The National Art Museum of Catalonia keeps the two side apses from Sant Quirze de Pedret and the Museu Diocesà i Comarcal in Solsona keeps the decoration of the central apse. Taken together they present an important apocalyptic series in which the subject of the Church is related to the coming of the Day of Judgement in a way that is not frequent, centering on the parable of the wise and foolish Virgins in the southern apsidiole.

==Description==
The apse's dimensions are 325 x 315 x 320 cm, and it contains several images although the most prominent one is a fragmentary image of the Wise and Foolish Virgins parable found in Matthew 25:1-13. Three of the five Wise Virgins' heads have been removed due to historic construction on the church building; however, all figures seem to be wearing similar embroidered dalmatics and tunics with close-fitting sleeves that are worn below the open-fitted sleeves of the dalmatics. The Virgins are crowned with bridal crowns resting on caps and are seen wearing spiral earrings. The crowns resemble those found in Rome during the sixth century.

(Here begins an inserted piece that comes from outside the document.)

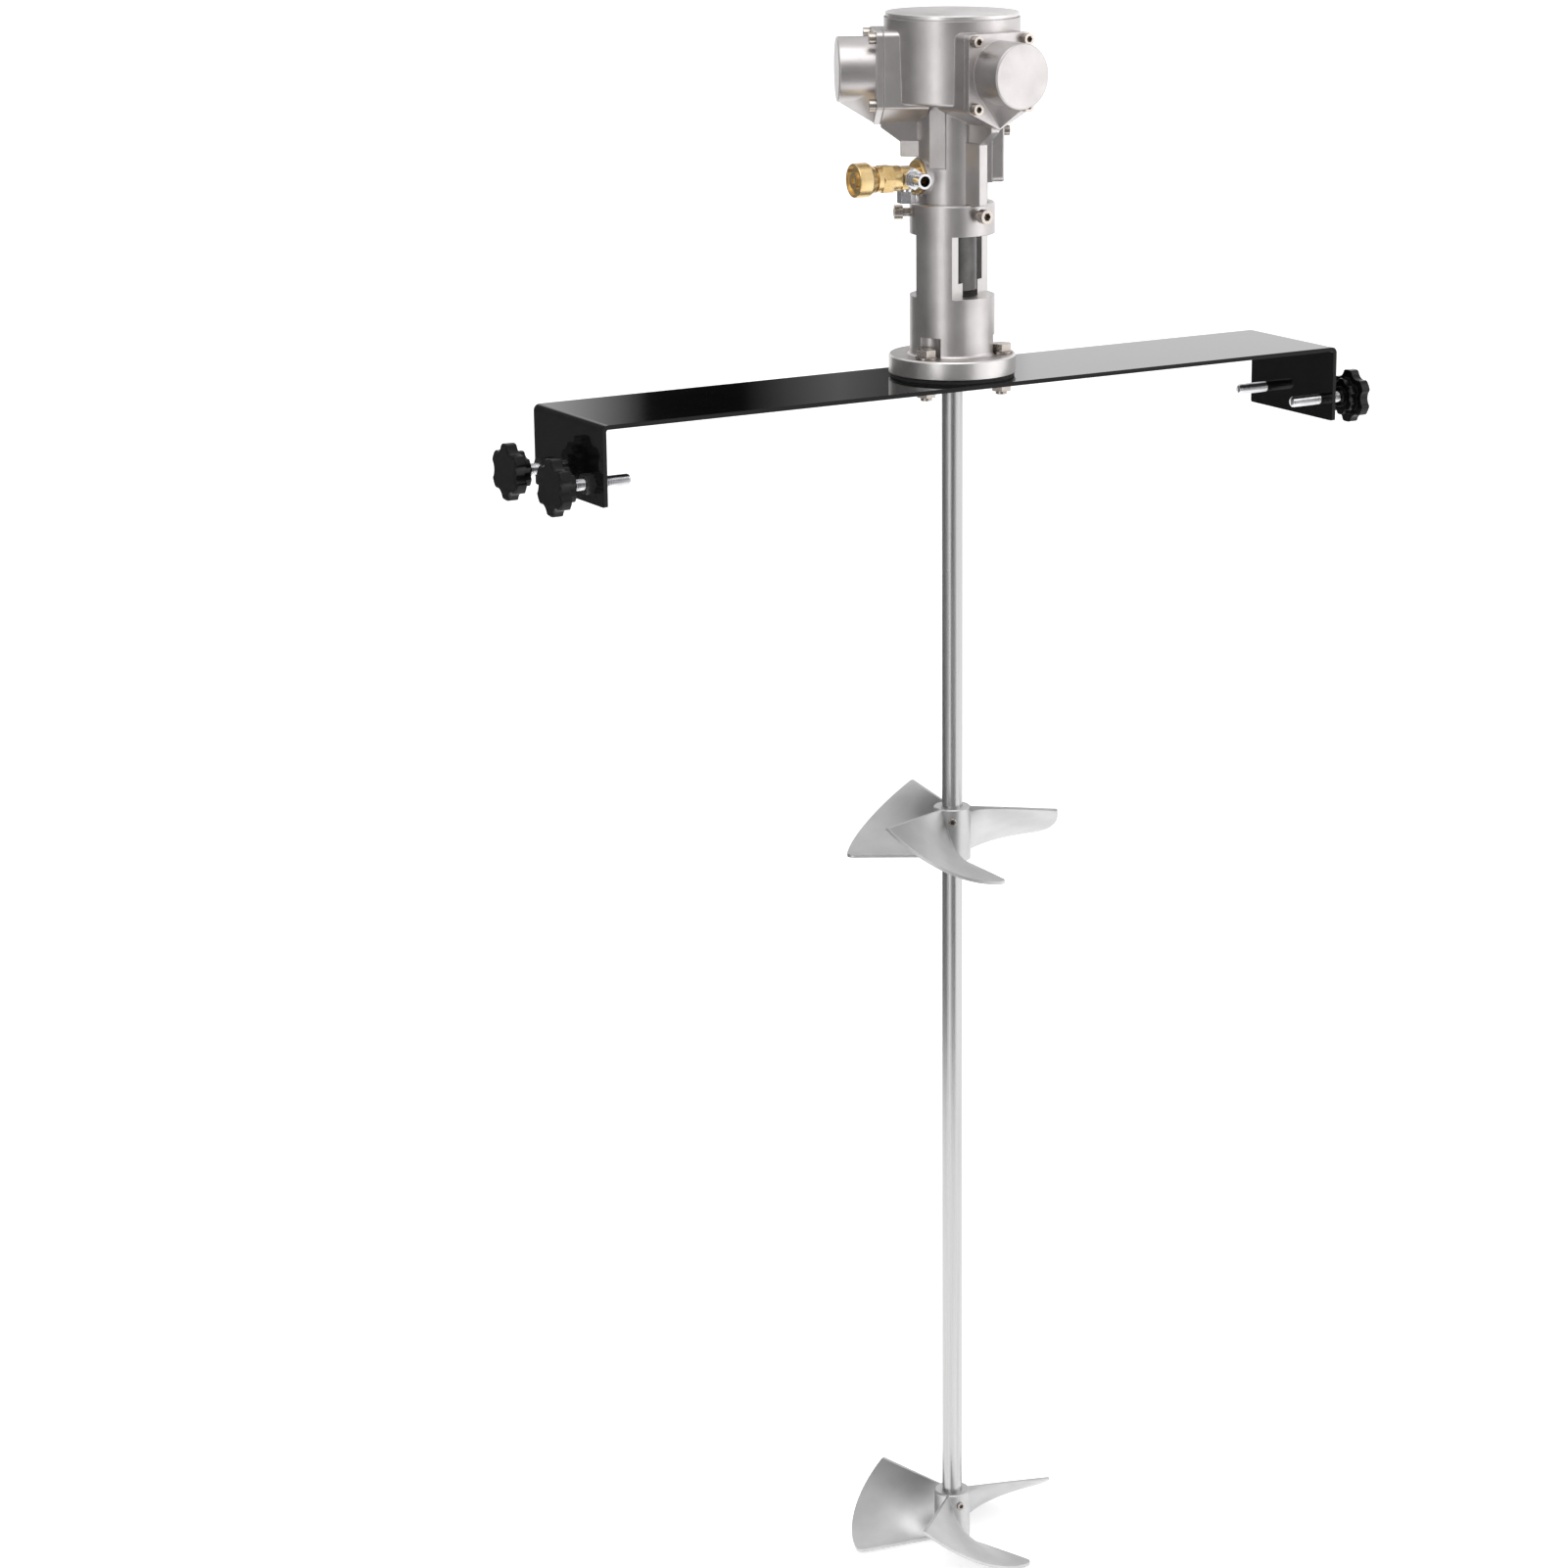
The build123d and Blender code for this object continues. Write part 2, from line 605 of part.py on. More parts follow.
strip_angles = [angle + 180 / cylinder_count for angle in cylinder_angles]
valve_rib = min(cylinder_angles, key=lambda angle: abs(angle - valve_angle))
with BuildPart() as crankcase:
    # round barrel with a drafted wall and rounded lower edge
    with BuildSketch(Plane.XY.offset(case_bottom)):
        Circle(case_dia / 2 - case_draft)
    extrude(amount=case_top - case_bottom, taper=-degrees(atan(case_draft / (case_top - case_bottom))))
    fillet(crankcase.edges().group_by(Axis.Z)[0], 2.5)
    # cylinder pods
    for angle in cylinder_angles:
        with BuildSketch(facing(angle, neck_dia / 2 - 6, cylinder_height)):
            add(pod_outline())
        extrude(amount=pod_face - neck_dia / 2 + 6)
    # neck with three flat strips and three drafted ribs that carry the air passages
    with BuildSketch(Plane.XY.offset(neck_bottom)):
        Circle(neck_dia / 2)
    extrude(amount=case_bottom + 2 - neck_bottom)
    for angle in strip_angles:
        with BuildSketch(Plane.XY.offset(strip_bottom).rotated((0, 0, angle))):
            with Locations((strip_reach / 2, 0)):
                Rectangle(strip_reach, strip_width)
        extrude(amount=case_bottom + 2 - strip_bottom)
    for angle in cylinder_angles:
        rib_bottom = valve_height + boss_dia / 2 if angle == valve_rib else collar_top + clear_gap
        with BuildSketch(Plane.XY.offset(rib_bottom).rotated((0, 0, angle))):
            with BuildLine():
                Polyline(
                    (0, -rib_root / 2),
                    (neck_dia / 2 - 1, -rib_root / 2),
                    (rib_reach, -rib_face / 2),
                    (rib_reach, rib_face / 2),
                    (neck_dia / 2 - 1, rib_root / 2),
                    (0, rib_root / 2),
                    close=True,
                )
            make_face()
        extrude(amount=rib_top - rib_bottom)
        # gusset that widens the rib out to the pod's pointed foot
        with BuildSketch(radial_section(angle)):
            with BuildLine():
                Polyline(
                    (neck_dia / 2 - 5, rib_top),
                    (rib_reach, rib_top - 1),
                    (pod_face, pod_point - 2),
                    (pod_face, pod_point + 4),
                    (neck_dia / 2 - 5, pod_point + 14),
                    close=True,
                )
            make_face()
        extrude(amount=rib_face / 2, both=True)
    # boss of the air inlet and pad of the exhaust cover
    with BuildSketch(facing(valve_angle, neck_bore / 2 + 2, valve_height)):
        Circle(boss_dia / 2)
    extrude(amount=valve_seat_reach - neck_bore / 2 - 2)
    with BuildSketch(facing(exhaust_angle, neck_bore / 2 + 2, (exhaust_bottom + exhaust_top) / 2)):
        Rectangle(exhaust_width, exhaust_top - exhaust_bottom)
    extrude(amount=exhaust_seat - neck_bore / 2 - 2)
    # crank chamber, bearing seats and neck bore
    with BuildSketch(Plane.XY.offset(case_bottom + case_floor)):
        Circle(case_bore / 2)
    extrude(amount=case_top, mode=Mode.SUBTRACT)
    with BuildSketch(Plane.XY.offset(crank_bearing_high)):
        Circle(bearing_dia / 2 + fit_gap)
    extrude(amount=case_bottom + case_floor - crank_bearing_high, mode=Mode.SUBTRACT)
    with BuildSketch(Plane.XY.offset(neck_bottom)):
        Circle(neck_bore / 2 + fit_gap)
    extrude(amount=crank_bearing_high - neck_bottom, mode=Mode.SUBTRACT)
    with BuildSketch(Plane.XY.offset(neck_bottom)):
        Circle(bearing_dia / 2 + fit_gap)
    extrude(amount=crank_bearing_low + bearing_width - neck_bottom, mode=Mode.SUBTRACT)
    # cylinder bores and the threaded holes of the head screws
    for angle in cylinder_angles:
        with BuildSketch(facing(angle, neck_dia / 2, cylinder_height)):
            Circle(liner_dia / 2 + fit_gap)
        extrude(amount=pod_face - neck_dia / 2, mode=Mode.SUBTRACT)
        with BuildSketch(facing(angle, pod_face, cylinder_height)):
            with GridLocations(head_screw_across, head_screw_high, 2, 2):
                Circle(head_screw_dia / 2 + fit_gap)
        extrude(amount=-head_screw_depth, mode=Mode.SUBTRACT)
    # air inlet and exhaust ports, through to the rotary valve's sleeve
    for angle, height in ((valve_angle, valve_height), (exhaust_angle, exhaust_port_height)):
        with BuildSketch(facing(angle, 0, height)):
            Circle(port_dia / 2)
        extrude(amount=neck_dia, mode=Mode.SUBTRACT)
crankcase.part.label = "crankcase"
export_step(crankcase.part, "parts/crankcase.step")

# Round cover on the barrel: a lipped disc with a spigot, sealed by a rubber ring.
ring_section = 2.6
spigot_depth = 6.0
seal_height = case_top - spigot_depth / 2
with BuildPart() as case_cover:
    with BuildSketch(Plane.XY.offset(case_top)):
        Circle(cover_dia / 2 - 1)
    extrude(amount=cover_thick)
    with BuildSketch(Plane.XY.offset(case_top + cover_groove)):
        Circle(cover_dia / 2)
    extrude(amount=cover_thick - cover_groove)
    fillet(case_cover.edges().group_by(Axis.Z)[-1], 0.8)
    with BuildSketch(Plane.XY.offset(case_top)):
        Circle(case_bore / 2 - running_gap)
        Circle(case_bore / 2 - 6, mode=Mode.SUBTRACT)
    extrude(amount=-spigot_depth)
    with BuildSketch(Plane.XY.offset(seal_height - ring_section / 2 - running_gap)):
        Circle(case_bore / 2)
        Circle(case_bore / 2 - ring_section, mode=Mode.SUBTRACT)
    extrude(amount=ring_section + 2 * running_gap, mode=Mode.SUBTRACT)
case_cover.part.label = "case_cover"
export_step(case_cover.part, "parts/case_cover.step")

with BuildPart() as cover_seal:
    with BuildSketch(Plane.XZ):
        with Locations((case_bore / 2 - ring_section / 2 - fit_gap, seal_height)):
            Circle(ring_section / 2 - fit_gap)
    revolve(axis=Axis.Z)
cover_seal.part.label = "cover_seal"
export_step(cover_seal.part, "parts/cover_seal.step")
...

Originally, all five Wise Virgins were depicted seated at the marriage supper with burning cressets in their left hands. The Bridegroom figure (Christ) is all but gone however his hand can be seen extending over the table. On the other side of the scene are the five Foolish Virgins. The Foolish Virgins are not clothed in the intricate dalmatics as the Wise Virgins, and they do not wear crowns. Instead, they don coifs that are arranged in folds over their hair. Also unlike the Wise Virgins, the five Foolish Virgins hold their cressets inverted with oil vessels hanging from them. Beneath the virgins is a pattern described as “medallions of beasts.” A young figure is also pictured sitting upon a church with the head encircled by a nimbus (halo). There is a discrepancy as to whether the figure is male or female, and to the object that is held in the figure’s hand. Suggestions have been wand, lily or palm. What can be agreed upon is that this image is a personification of the church. Trace figures of the Archangel Gabriel and the Virgin Mary were once reported, but have since faded entirely although the inscription SCA (Sancta) MARIA was recorded. An image of the Theotokos holding the infant Jesus was also present but was covered with mortar during repairs. There is a fret pattern below the illustrated figures along with simulated drapery present. The apse's window is also decorated with a geometric pattern.

==Composition==
The composition of this painting is fresco transferred to canvas and the artwork is attributed to the Circle of the Master of Pedret.

==Analysis==
These frescoes are attributed to have created by Circle of the Master Pedret and are said to be examples of the early Catalan school. Stylistically their frescoes are linked to similar Italian artwork and show signs of early Byzantine iconography as well as illusionism. The parable of the Wise and Foolish Virgins found in Pedret is related to earlier religious illustrations such as Coemiterious Maius and the Rossano Gospels. In the parable, those who are wise and have kept their torches lit are received by the Bridegroom, whereas those who are foolish and who have let their torches become extinguished have been excluded from Paradise. This is in reference to Judgment Day where only those who are prepared will be able to enter the Lord's house. This particular parable seems to have become extremely popular around the eleventh century. Personification of the Church appears to be influenced by Mozarabic liturgy, whereas reference to the ten virgins is found in other liturgies.